Credit: G. Oxilia
A study that appeared today on Current Biology sheds new light on the continental migrations which shaped the genetic background of all present Europeans. The research generates new ancient DNA evidence and direct dating from a fragmentary fossil mandible belonging to an individual who lived ~17,000 years ago in northeastern Italy (Riparo Tagliente, Verona). The results backdate by about 3,000 years the diffusion in Southern Europe of a genetic component linked to Eastern Europe/Western Asia previously believed to have spread westwards during later major warming shifts.
“By looking into the past of this particular individual, who was one of the first settlers of the southern Alps after the Last Glacial peak, we found evidence that the previously documented genetic replacement which changed the makeup of Southern European Hunter Gatherers started at least 17,000 years ago,” said lead author Eugenio Bortolini (University of Bologna), “much earlier than we previously thought, and in a very different scenario”.
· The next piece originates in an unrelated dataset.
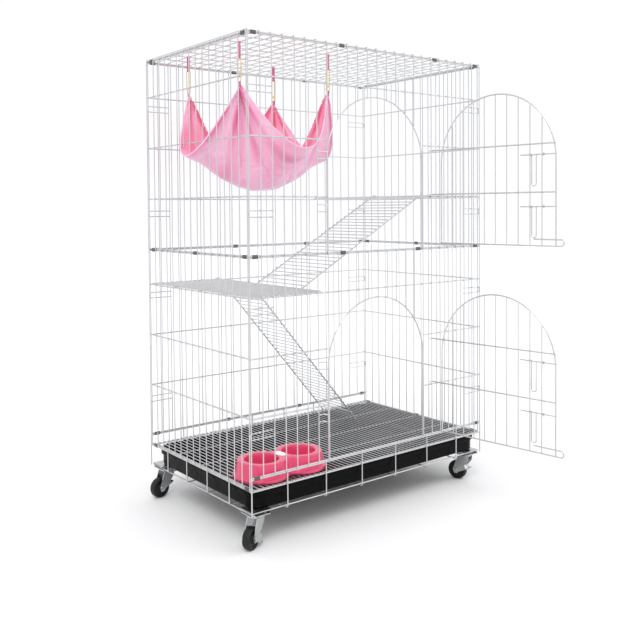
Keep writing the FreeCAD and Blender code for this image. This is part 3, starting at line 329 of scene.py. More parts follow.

The ancient genome obtained at Riparo Tagliente is in fact of particular importance, “since it supports the persistence of exchange networks and the movement of people across southern Europe immediately after the Last Glacial Maximum, well before the onset of much warmer climatic shifts,” said Luca Pagani (University of Padova and Institute of Genomics of the University of Tartu), co-first author of the work.
This individual, whose half-mandible had been found at Riparo Tagliente in 1963, shares genetic affinities with an Iberian individual who lived up to 19,000 years ago, and maternal and paternal genetic affinities with southern Italian and European individuals who lived around 14,000 years ago, suggesting that population movements may have spread these genetic variants in Southern Europe even before the occupation of Riparo Tagliente, and may have been intermittent but persisting during colder phases. “Direct dating of human fossils is once again critical to disentangle and interpret complex archaeological contexts”, adds Sahra Talamo, coauthor of the study.
The analysis of the mandible also allowed the authors to unveil some details concerning this particular settler of Riparo Tagliente: “The fragment belongs to a young male affected by cementoma, a quite rare anomaly in the development of dental tissue” adds Gregorio Oxilia, co-first author of the study, “and might shed light on the distribution of such conditions in pre-Neolithic societies”.
The research was coordinated by the University of Bologna (Italy) in close collaboration with a vast international network including the University of Padova (Italy), the Institute of Genomics of the University of Tartu (Estonia), the University of Tu?bingen (Germany), the University of Ferrara (Italy), the Institute of Genetics and Biophysics of the National Research Council of Italy, KU Leuven (Belgium), Institució Milà i Fontanals of the Spanish National Research Council, Sequentia Biotech (Spain), University of Venice Ca’ Foscari (Italy), The “Abdus Salam” International Centre for Theoretical Physics (Trieste, Italy), Monash University (Melbourne , Australia), University of Florence (Italy), and several professional dentist surgeons. Excavations at Riparo Tagliente which made this study possible are led and supervised by Federica Fontana and coordinated by the University of Ferrara.
“This finding opens important questions concerning the role and impact of population movements on the major cultural transitions documented by archaeologists in Southern Europe” concludes Stefano Benazzi, senior author of the study, “some of which temporally coincide with the date emerged for the individual found at Riparo Tagliente. Future research will dig more into these new hypotheses concerning the ancestry of modern Europeans”.